Volgens Offereins los je al veel problemen op door mensen weer met elkaar in contact te brengen. ‘Denk aan families die elkaar uit het oog zijn verloren of moeders die onzeker zijn over de opvoeding van de kinderen. In plaats van professionele hulp in te schakelen worden ze aangemoedigd steun te vinden bij elkaar. ‘Moeders van Midden-Groningen’ is hiervan een mooi voorbeeld. Daar helpen jonge moeders elkaar. De visie is: minder afhankelijk van het systeem van hulpverlening of de gemeente en meer vertrouwen in de kracht van mensen zelf. We hebben jarenlang alles van mensen overgenomen. Nu moeten we leren loslaten en ruimte geven.’  Offereins benadrukt dat professionele hulp soms ook nodig blijft bij complexe situaties. ‘Maar in veel gevallen kunnen mensen met een duwtje in de rug zelf verder. Hulpverleners zijn vaak tijdelijk in het leven van mensen. Daarom is het ook zo belangrijk om de kring om mensen heen te versterken.’ 

Kleine initiatieven, groot effect

De rol van de gemeente verandert daarmee ook. Niet meer ‘regelen en alles oplossen’ maar eerder faciliteren, in feite betalen. Wandelgroepen, welzijnscoaches en buurthuizen worden ondersteund, zodat mensen weer zelf vorm kunnen geven aan hun leven. ‘We investeren in gemeenschap en verbinding. Dat hoeft niet altijd heel veel te kosten. Met een wandeling en koffie kom je al een heel eind’, zo vindt Offereins.  

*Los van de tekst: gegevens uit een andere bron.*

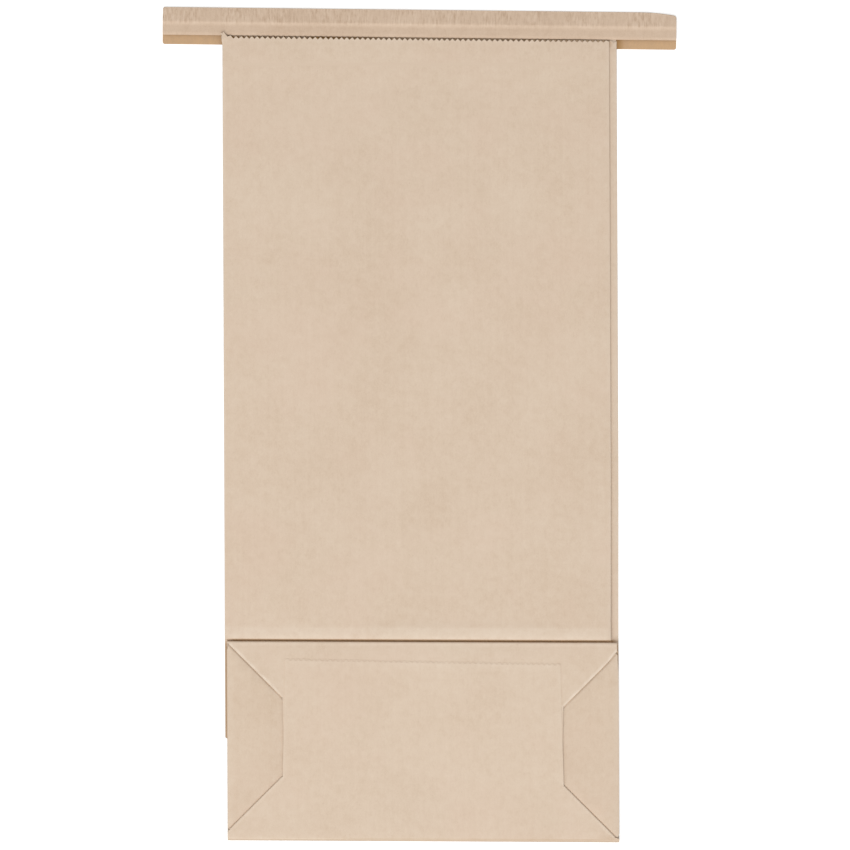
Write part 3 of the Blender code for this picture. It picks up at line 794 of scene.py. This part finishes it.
def cut_corner(bm, shape):
    """Cuts the front ply fine at the mouth's left corner."""
    corner = Vector((shape.mouth.left.x, shape.mouth.left.y, 0.0))
    reach = shape.form.burr + 1 * MM

    def faces():
        return {face for face in bm.faces if face.calc_center_median().z > 0.6 * MM
                and (face.calc_center_median().xy - corner.xy).length < 2 * reach}
    steps = [share * reach / 12 for share in range(-12, 13)]
    cut_faces(bm, faces(), ALONG_X, [corner.x + step for step in steps])
    cut_faces(bm, faces(), ALONG_Y, [corner.y + step for step in steps])


def mark(data, name, values):
    """Stores one number for each point of the mesh."""
    data.attributes.new(name, "FLOAT", "POINT").data.foreach_set("value", values)


def mark_folds_and_cuts(bm):
    """For each point, how much it lies on a round fold, and on a cut edge of the sheet."""
    folds, cuts = [], []
    for vert in bm.verts:
        steep = [abs(face.normal.z) < 0.1 for face in vert.link_faces]
        slanting = [0.1 <= abs(face.normal.z) < 0.98 for face in vert.link_faces]
        thin = [face.calc_area() < 1.5 * PAPER * 4 * MM for face in vert.link_faces]
        cuts.append(1.0 if any(s and t for s, t in zip(steep, thin)) and not any(slanting)
                    else 0.0)
        folds.append(1.0 if any(slanting) else 0.0)
    return folds, cuts


class BAG_OT_body(bpy.types.Operator):
    """Copy the folded sheet from the frame, cut it fine and let it spring"""
    bl_idname = "bakery_bag.body"
    bl_label = "Bag Body"

    def execute(self, context):
        shape = BagShape()
        form = shape.form
        bm = joined_mesh("bag_body")
        along_fold = Vector((-shape.far_fold.slope, 1.0, 0.0)).normalized()
        fold_reach = along_fold.dot(shape.far_fold.left.xy.to_3d())
        for away in shape.slot_places():
            cut_across(bm, along_fold, [fold_reach + away])
        lift = [shape.bottom + LIFT_STARTS + step * MM for step in range(-3, 15)]
        cut_across(bm, ALONG_Y, lift)
        cut_across(bm, ALONG_X, shape.line_ends)
        cut_across(bm, ALONG_X, even_places(shape.low.x, shape.high.x, form.cell))
        cut_across(bm, ALONG_Y, [shape.low.y + 0.5 * MM, shape.low.y + 0.9 * MM])
        cut_across(bm, ALONG_Y,
                   [y for y in even_places(shape.low.y, shape.high.y, form.cell)
                    if y < lift[0] and not -1.8 * MM < y - shape.far_fold.left.y < 8 * MM])
        cut_ears(bm, shape)
        cut_corner(bm, shape)
        bm.normal_update()
        folds, cuts = mark_folds_and_cuts(bm)
        # Folds are paler from rub, and painted highlight lies beside the bottom's folds
        folds = [max(0.5 * fold * float(vert.normal.z > 0.3 and vert.co.y > shape.bottom),
                     shape.rub_and_highlight(vert.co))
                 for fold, vert in zip(folds, bm.verts)]
        # Painted shade for the crevices beside the bottom's folds, the bottom rim and the mouth
        shaded = [shape.depth(vert.co) for vert in bm.verts]
        plies = [float(min(INNER_FLAP_PLY, round(vert.co.z / PLY_PITCH))) for vert in bm.verts]
        for vert in bm.verts:
            vert.co = shape.moved(vert.co)
        made = finished_object("bag_paper", bm, "kraft_paper", kraft_paper_material(),
                               "bag_body")
        for name, values in (("fold", folds), ("cut", cuts), ("ply", plies), ("shaded", shaded)):
            mark(made.data, name, values)
        return {"FINISHED"}


class BAG_OT_tie_strip(bpy.types.Operator):
    """Copy the tie's strip from the frame and put fine wrinkles across its upper band"""
    bl_idname = "bakery_bag.tie_strip"
    bl_label = "Tie Strip"

    def execute(self, context):
        tie = settings("tie_paper")
        bm = joined_mesh("tin_tie_strip")
        square = Matrix.Rotation(TIE_LEAN, 3, "Z")
        bmesh.ops.rotate(bm, cent=(0.0, 0.0, 0.0), matrix=square, verts=bm.verts)
        ends = [round(extreme(vert.co.x for vert in bm.verts), 6) for extreme in (min, max)]
        wire = (square @ self.middle("tin_tie_wire_upper")).y
        top = max(vert.co.y for vert in bm.verts)
        crown = max(vert.co.z for vert in bm.verts)
        rows = [wire + step * 0.16 * MM for step in range(-13, 5)]
        rows += even_places(rows[-1], top, 0.4 * MM)
        cut_across(bm, ALONG_Y, rows)
        cut_across(bm, ALONG_X, even_places(*ends, tie.cell))
        bm.normal_update()
        folds, cuts = mark_folds_and_cuts(bm)
        low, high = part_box("bag_body")
        marks, shade = [], []
        for number, vert in enumerate(bm.verts):
            above = vert.co.y - wire
            marks.append(0.1 + 0.9 * smooth_step(-1.3 * MM, 0.1 * MM, above))
            # Painted shadow that the bag's sides cast on the pasted face, fading away from them
            beside = max(low.x - vert.co.x, vert.co.x - high.x + 1 * MM, 0.0)
            shade.append(math.exp(-beside / (0.6 * MM)))
            # Painted highlight on the lit lower flank of the crest over the upper wire
            folds[number] = max(0.4 * folds[number] * float(above > 3 * MM),
                                hill(above + 0.55 * MM, 0.5 * MM))
            if vert.normal.z > 0.3 and vert.co.z > 0.5 * MM:
                crest = hill(above, 0.5 * MM) - 0.6 * hill(above + 1.3 * MM, 0.6 * MM)
                if above > 0.0:
                    slope = tie.fall * above / (top - wire)
                    vert.co.z = max(vert.co.z, crown + tie.ridge * (1 - crest) - slope)
                buckle = noise.noise(Vector((vert.co.x / tie.buckle_pitch,
                                             vert.co.y / (3 * tie.buckle_pitch), 3.0)))
                vert.co.z += tie.ridge * crest + tie.buckle * buckle
            vert.co.y -= tie.seat
            vert.co.x -= tie.left_reach * smooth_step(0.0, -ends[0], -vert.co.x)
        bmesh.ops.rotate(bm, cent=(0.0, 0.0, 0.0), matrix=square.inverted(), verts=bm.verts)
        made = finished_object("tin_tie_paper", bm, "tie_paper", tie_paper_material(),
                               "tin_tie_strip")
        for name, values in (("fold", folds), ("cut", cuts), ("wrinkle", marks),
                             ("shade", shade)):
            mark(made.data, name, values)
        pasted = [float(face.normal.z > 0.7 and face.center.z < 0.3 * MM)
                  for face in made.data.polygons]
        made.data.attributes.new("inside", "FLOAT", "FACE").data.foreach_set("value", pasted)
        return {"FINISHED"}

    @staticmethod
    def middle(node):
        low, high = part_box(node)
        return (Vector(low) + Vector(high)) / 2


class BAG_OT_film(bpy.types.Operator):
    """Give the window's film its finish"""
    bl_idname = "bakery_bag.film"
    bl_label = "Window Film"

    def execute(self, context):
        finish_node("window_film", film_material())
        return {"FINISHED"}


class BAG_OT_tie_wires(bpy.types.Operator):
    """Give both wires of the tie their finish"""
    bl_idname = "bakery_bag.tie_wires"
    bl_label = "Tie Wires"

    def execute(self, context):
        bright = wire_material()
        for node in ("tin_tie_wire_lower", "tin_tie_wire_upper"):
            finish_node(node, bright)
        return {"FINISHED"}


def finish_node(node, material):
    """Puts the material on a node that is shown as the frame has it."""
    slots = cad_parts[node].material_slots
    if not slots:
        raise RuntimeError(f"{node} has no material slot")
    for slot in slots:
        slot.material = material


class BAG_OT_studio(bpy.types.Operator):
    """Make the camera that looks straight down, the floor and the lights"""
    bl_idname = "bakery_bag.studio"
    bl_label = "Studio"

    def execute(self, context):
        studio = settings("studio")
        self.make_camera(context.scene, studio)
        self.make_floor(studio)
        self.make_world(context.scene, studio)
        self.make_key(studio)
        context.scene.view_settings.view_transform = "Standard"
        return {"FINISHED"}

    @staticmethod
    def make_camera(scene, studio):
        data = bpy.data.cameras.new("camera")
        data.sensor_width = studio.sensor * 1000
        data.lens = data.sensor_width * studio.camera_height / VIEW_SIZE
        data.clip_start = 0.01
        data.clip_end = 50.0
        camera = bpy.data.objects.new("camera", data)
        camera.location = (*VIEW_CENTRE, studio.camera_height)
        scene.collection.objects.link(camera)
        scene.camera = camera

    @staticmethod
    def make_floor(studio):
        half = studio.floor_size / 2
        data = bpy.data.meshes.new("floor")
        corners = [(-half, -half), (half, -half), (half, half), (-half, half)]
        data.from_pydata([(x, y, -studio.floor_drop) for x, y in corners], [], [(0, 1, 2, 3)])
        made, wiring, shader = new_material("floor")
        seen = wiring.add("ShaderNodeLightPath").outputs["Is Camera Ray"]
        glossy = wiring.add("ShaderNodeLightPath").outputs["Is Glossy Ray"]
        wiring.feed(shader, {
            "Base Color": wiring.blend(seen, studio.floor_bounce, studio.floor),
            "Roughness": 0.9,
            "Specular IOR Level": 0.0,
            "Emission Color": (1.0, 1.0, 1.0, 1.0),
            "Emission Strength": wiring.math("MULTIPLY", wiring.math("MAXIMUM", seen, glossy),
                                             0.45)})
        data.materials.append(made)
        floor = bpy.data.objects.new("floor", data)
        bpy.context.scene.collection.objects.link(floor)

    @staticmethod
    def make_world(scene, studio):
        world = bpy.data.worlds.new("studio")
        world.use_nodes = True
        wiring = Wiring(world.node_tree)
        rays = wiring.add("ShaderNodeLightPath").outputs
        seen = wiring.math("MAXIMUM", rays["Is Camera Ray"],
                           wiring.math("MAXIMUM", rays["Is Glossy Ray"],
                                       rays["Is Transmission Ray"]))
        wiring.feed(world.node_tree.nodes["Background"], {
            "Color": (1.0, 1.0, 1.0, 1.0),
            "Strength": wiring.spread(seen, 0.0, 1.0, studio.world_light, 1.0)})
        scene.world = world

    @staticmethod
    def make_key(studio):
        data = bpy.data.lights.new("key", "AREA")
        data.shape = "SQUARE"
        data.size = studio.key_size
        data.energy = (studio.key_light * math.pi ** 2 * studio.key_distance ** 2
                       / KEY_DIRECTION.z)
        key = bpy.data.objects.new("key", data)
        key.location = KEY_DIRECTION * studio.key_distance
        key.rotation_mode = "QUATERNION"
        key.rotation_quaternion = KEY_DIRECTION.to_track_quat("Z", "Y")
        bpy.context.scene.collection.objects.link(key)


class BAG_PT_panel(bpy.types.Panel):
    bl_idname = "BAG_PT_panel"
    bl_label = "Bakery Bag"
    bl_space_type = "VIEW_3D"
    bl_region_type = "UI"
    bl_category = "Bakery Bag"

    def draw(self, context):
        for name, group in GROUPS.items():
            box = self.layout.box()
            box.label(text=name.replace("_", " ").capitalize())
            for key in group.__annotations__:
                box.prop(getattr(context.scene, name), key)
        for operator in OPERATORS:
            self.layout.operator(operator.bl_idname)


GROUPS = {"bag_form": BagForm, "kraft_paper": KraftPaper, "tie_paper": TiePaper,
          "film_and_wire": FilmAndWire, "studio": Studio}
OPERATORS = (BAG_OT_studio, BAG_OT_body, BAG_OT_film, BAG_OT_tie_strip, BAG_OT_tie_wires)


def register():
    for name, group in GROUPS.items():
        bpy.utils.register_class(group)
        setattr(bpy.types.Scene, name, bpy.props.PointerProperty(type=group))
    for made in (*OPERATORS, BAG_PT_panel):
        bpy.utils.register_class(made)


def unregister():
    for made in (BAG_PT_panel, *reversed(OPERATORS)):
        bpy.utils.unregister_class(made)
    for name, group in reversed(GROUPS.items()):
        delattr(bpy.types.Scene, name)
        bpy.utils.unregister_class(group)


def main():
    register()
    bpy.ops.bakery_bag.studio()
    bpy.ops.bakery_bag.body()
    bpy.ops.bakery_bag.film()
    bpy.ops.bakery_bag.tie_strip()
    bpy.ops.bakery_bag.tie_wires()


if __name__ == "__main__":
    main()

Vakmanschap boven bureaucratie

Voor de zomer is er door een onderzoeksgroep een eindrapport geschreven en aan de gemeenteraad gepresenteerd. In dit onderzoeksrapport ‘Vertrouwen in mensen en processen’ is te lezen dat er een grote druk is op de hulpverleners om zich te verantwoorden. Volgens Bolt, die in de onderzoeksgroep zat om de ontwikkeling van Sociale Veerkracht te volgen, is men in de Sociale Teams 40% van de tijd bezig met de administratie. ‘Het is vreemd dat de politiek minder administratie eist en ondertussen wel meer verslaglegging verwacht. Er is te veel tijdsdruk en bureaucratie. Vertrouw meer op het vakmanschap van de hulpverlener!’ 

Terug naar de kern

Ook wethouder Offereins vindt dat er meer contact moet zijn met de mensen en minder tijd besteed moet worden aan ‘het papier’; 40% is veel te veel. ‘Dat moet echt minder. We moeten terug naar de kern: contact met de mensen. Niet alles hoeft dichtgetimmerd worden met regels. Laat zien dat mensen het zelf kunnen. Geef vertrouwen, geef ruimte. Dan ontdekken ze hun eigen kracht en mogelijkheden. En dat is ook wel waar het om gaat bij Sociale Veerkracht: weten dat je niet alles alleen hoeft te doen, maar ook niet meteen de hulpverlener hoeft in te schakelen.’